Le profil de la bande et de son chef semblait pourtant idéal. En 2019, les rixes entre les jeunes de Passamaïnty et Doujani sont légion. Connu pour sa violence, le principal accusé venait de sortir de prison depuis deux mois et était sous contrôle judiciaire. Alors que quatorze ans sont requis contre lui, il dit souffrir de cette réputation. « J’en ai marre qu’on me fasse passer pour un monstre », lâche-t-il à la barre, la veille du verdict. Pour la plupart des avocats, il était « le coupable idéal ». Son avocate, maître Céline Cooper, va plus loin. Elle dit « qu’elle a peur d’une erreur judiciaire » et que cette affaire en contiendrait tous les ingrédients. Elle revient sur le manque de preuves, les aveux de l’accusé qui finalement n’en sont plus, « la pression de la communauté » pour trouver des coupables. « On inverse les paradigmes. Il est présumé coupable et doit prouver son innocence », plaide-t-elle. Avec toutes les incertitudes qui règnent sur l’affaire, le chef de « la brigade Anti-bac » est finalement acquitté, comme les autres. Il ne sortira pas pour autant de prison puisqu’il purge une condamnation dans une autre affaire.
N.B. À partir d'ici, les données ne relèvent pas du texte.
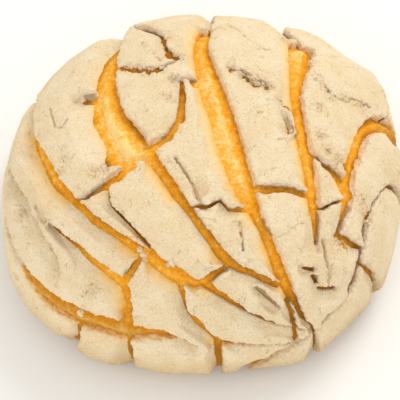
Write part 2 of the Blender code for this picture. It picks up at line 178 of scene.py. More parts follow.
# Short fissures that run in from the edges: how many for each vertex of a broken side,
# and how deep.
SHORT_FISSURES = 0.006
SHORT_DEPTH = 0.16

# The pattern of torn fibres in the bread: a fibre's width, and its length along a crack.
FIBRE_WIDTH = 0.8
FIBRE_LENGTH = 4.0


def linear(code):
    """An sRGB hex colour as linear red, green, blue and alpha."""
    channels = [int(code[i:i + 2], 16) / 255 for i in (1, 3, 5)]
    curve = [c / 12.92 if c <= 0.04045 else ((c + 0.055) / 1.055) ** 2.4 for c in channels]
    return (*curve, 1.0)


def length(name, description, default):
    """A length property, given in millimetres."""
    return FloatProperty(name=name, description=description, default=default * MM,
                         unit="LENGTH", precision=5)


def colour(name, description, code):
    """A colour property, given as sRGB hex."""
    return FloatVectorProperty(name=name, description=description, default=linear(code),
                               size=4, subtype="COLOR", min=0, max=1)


class ConchaPaste(bpy.types.PropertyGroup):
    """Sizes and colours of the sugar-paste crust."""

    voxel: length("Skin detail", "Size of the faces of the fine skin", 0.31)
    ragged: length("Ragged edge", "How far a broken edge wanders in and out", 0.34)
    ragged_spacing: length("Edge bites", "Width of the bites in a broken edge", 1.0)
    rubble: length("Rubble", "Height of the crumbs in a broken patch", 0.60)
    relief: length("Relief", "Slow rise and fall of the tops", 0.20)
    relief_spacing: length("Relief spacing", "Distance between the rises", 6.5)
    lumps: length("Lumpiness", "Height of the small lumps on the tops", 0.06)
    lump_spacing: length("Lump spacing", "Distance between the small lumps", 1.8)
    grain: length("Grain", "Height of the sugar grains", 0.07)
    grain_spacing: length("Grain size", "Width of a sugar grain", 0.6)
    fissure_width: length("Fissure width", "Half width of a fissure", 0.20)
    cream: colour("Cream", "The paste where it stayed palest", "#efddba")
    butter: colour("Butter", "The paste where the oven warmed it", "#e9d0a5")
    broken: colour("Broken side", "The inside of the paste, where it broke", "#f1e2cb")
    warmed: colour("Warmed edge", "Paste that took a little colour from the bread", "#f7d698")
    soaked: colour("Soaked edge", "Paste that took up fat and colour from it", "#f4b64a")
    # Painted shade: the gold turns to this low on the side, where the paste lies in shade.
    browned: colour("Browned edge", "The same low on the side, nearer the heat", "#d3962e")
    # Painted shade at the bottoms of grooves, fissures and hairlines.
    shadow: colour("Fissure", "The bottom of a fissure", "#9a7440")
    # Painted shade towards the base, along with the browning by the hot tray.
    baked_and_shaded: colour("Baked rim", "The paste low on the side, nearest the hot tray", "#caa873")


class ConchaBread(bpy.types.PropertyGroup):
    """Sizes and colours of the bread."""

    voxel: length("Skin detail", "Size of the faces of the fine skin", 0.62)
    swell: length("Swell", "How far the bread rises against the walls of the cracks", 1.2)
    bulge: length("Bulge", "How much further it rises in the middle of a wide crack", 1.9)
    bulge_reach: length("Bulge reach", "Distance from the crust at which it has", 4.0)
    low_bulge: length("Low bulge", "How much further it rises low on the side", 2.4)
    crumbled: length("Crumbled cracks", "How much further it rises in broken-up cracks", 1.7)
    fibre: length("Fibres", "Height of the torn fibres", 0.12)
    fibre_spacing: length("Fibre width", "Distance between the fibres", 0.8)
    pale: colour("Pale", "Bread in the middle of a wide opening", "#fcda8e")
    golden: colour("Golden", "Bread between the middle and the edge", "#fab234")
    amber: colour("Amber", "Bread beside the crust", "#ee9c14")
    # Also the painted shade of narrow cracks and the painted shadow under the crust's walls.
    brown: colour("Brown", "Bread deep in a thin crack and round the base", "#a0660e")


class ConchaCrumbs(bpy.types.PropertyGroup):
    """Loose crumbs of paste."""

    count: IntProperty(name="Crumbs", description="Number of loose crumbs", default=160)
    smallest: length("Smallest", "Radius of the smallest crumb", 0.12)
    largest: length("Largest", "Radius of the largest crumb", 0.30)
    seed: IntProperty(name="Seed", description="Changes where the crumbs lie", default=7)


class ConchaStage(bpy.types.PropertyGroup):
    """The floor, the lights and the camera."""

    floor: colour("Floor", "A plain pale sheet", "#f7f6f3")
    sky: FloatProperty(name="Ambient", description="Strength of the even light", default=0.84)
    key: FloatProperty(name="Key light", description="Power of the soft box", default=2.25,
                       unit="POWER")
    fill: FloatProperty(name="Fill light", description="Power of the weak front light",
                        default=1.2, unit="POWER")
    lens: FloatProperty(name="Lens", description="Focal length in millimetres", default=100.0)
    distance: length("Distance", "From the camera to the middle of the view", 318.0)
    elevation: FloatProperty(name="Elevation", description="Angle above the horizon",
                             default=math.radians(60), subtype="ANGLE")


# Reading and writing meshes, in millimetres.

def places_of(mesh):
    """The place of every vertex."""
    flat = np.empty(len(mesh.vertices) * 3, np.float32)
    mesh.vertices.foreach_get("co", flat)
    return flat.reshape(-1, 3).astype(float) / MM


def normals_of(mesh):
    """The normal of every vertex."""
    flat = np.empty(len(mesh.vertices) * 3, np.float32)
    mesh.vertex_normals.foreach_get("vector", flat)
    return flat.reshape(-1, 3).astype(float)


def edges_of(mesh):
    """The two vertices of every edge."""
    flat = np.empty(len(mesh.edges) * 2, np.int32)
    mesh.edges.foreach_get("vertices", flat)
    return flat.reshape(-1, 2)


def set_places(mesh, places):
    """Moves every vertex to its new place."""
    mesh.vertices.foreach_set("co", (places * MM).astype(np.float32).ravel())
    mesh.update()


def set_attribute(mesh, name, values):
    """Stores a number for every vertex, for the materials to read."""
    attribute = mesh.attributes.new(name, "FLOAT", "POINT")
    attribute.data.foreach_set("value", np.asarray(values, np.float32))


def read_attribute(mesh, name):
    """The numbers that set_attribute stored."""
    values = np.empty(len(mesh.vertices), np.float32)
    mesh.attributes[name].data.foreach_get("value", values)
    return values


# Measuring and shaping.

def share_of(values, start, end):
    """0 up to start, 1 from end, and an even rise between them."""
    return np.clip((values - start) / (end - start), 0, 1)


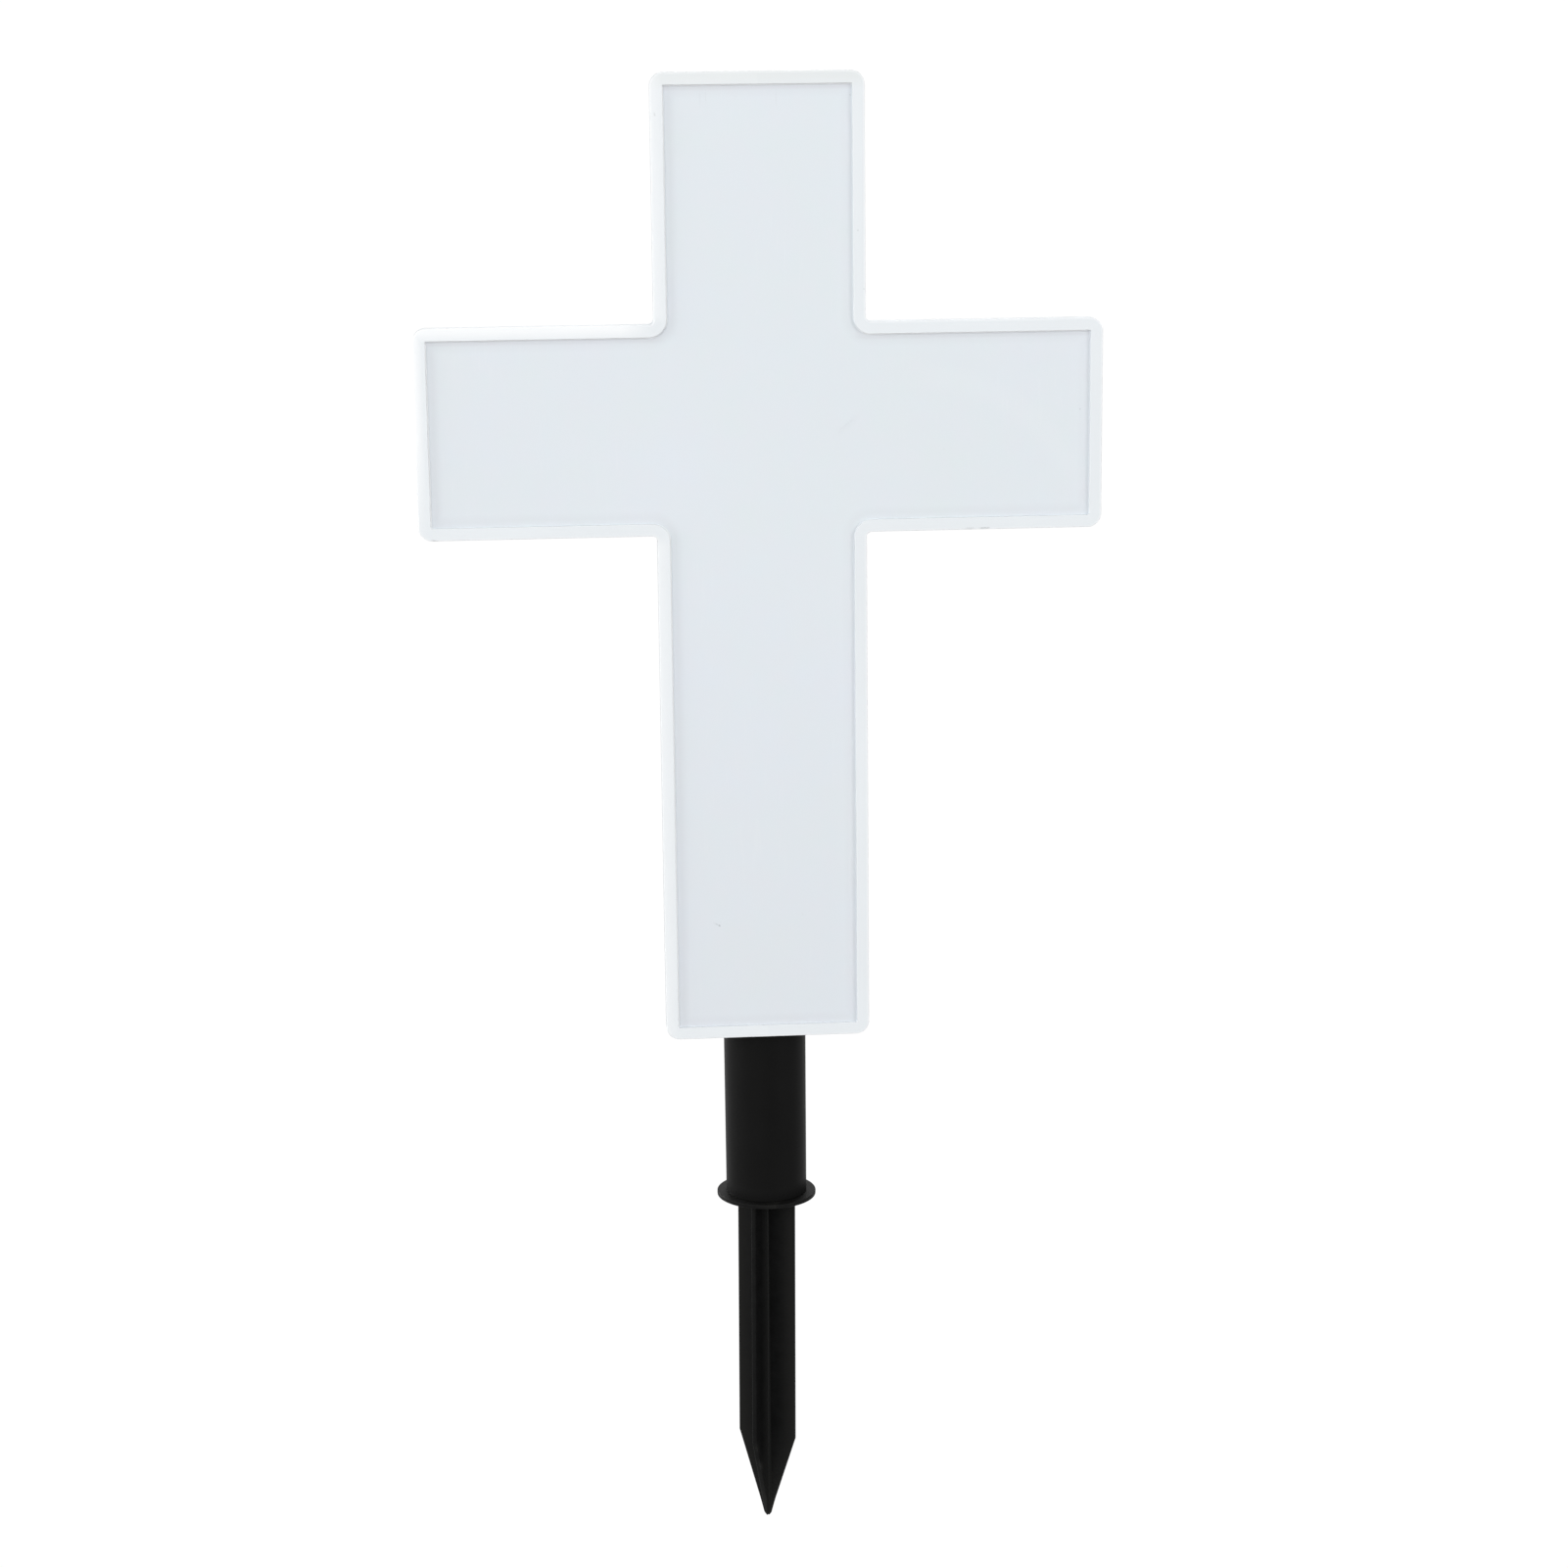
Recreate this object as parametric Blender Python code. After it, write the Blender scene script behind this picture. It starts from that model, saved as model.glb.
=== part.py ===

A la sortie du tribunal, « Messi » ne peut cacher sa frustration, même s’il n’a jamais pu identifier ses agresseurs. « Les policiers m’ont dit qu’ils avaient les coupables, ça dure depuis quatre ans, je passe la semaine au tribunal et voilà, rien », déplore celui qui est tout de même reconnu comme victime et sera indemnisé. « Ce n’est pas le plus important. Je voulais voir les responsables et comprendre pourquoi on m’a fait ça », poursuit celui qui restera infirme à vue.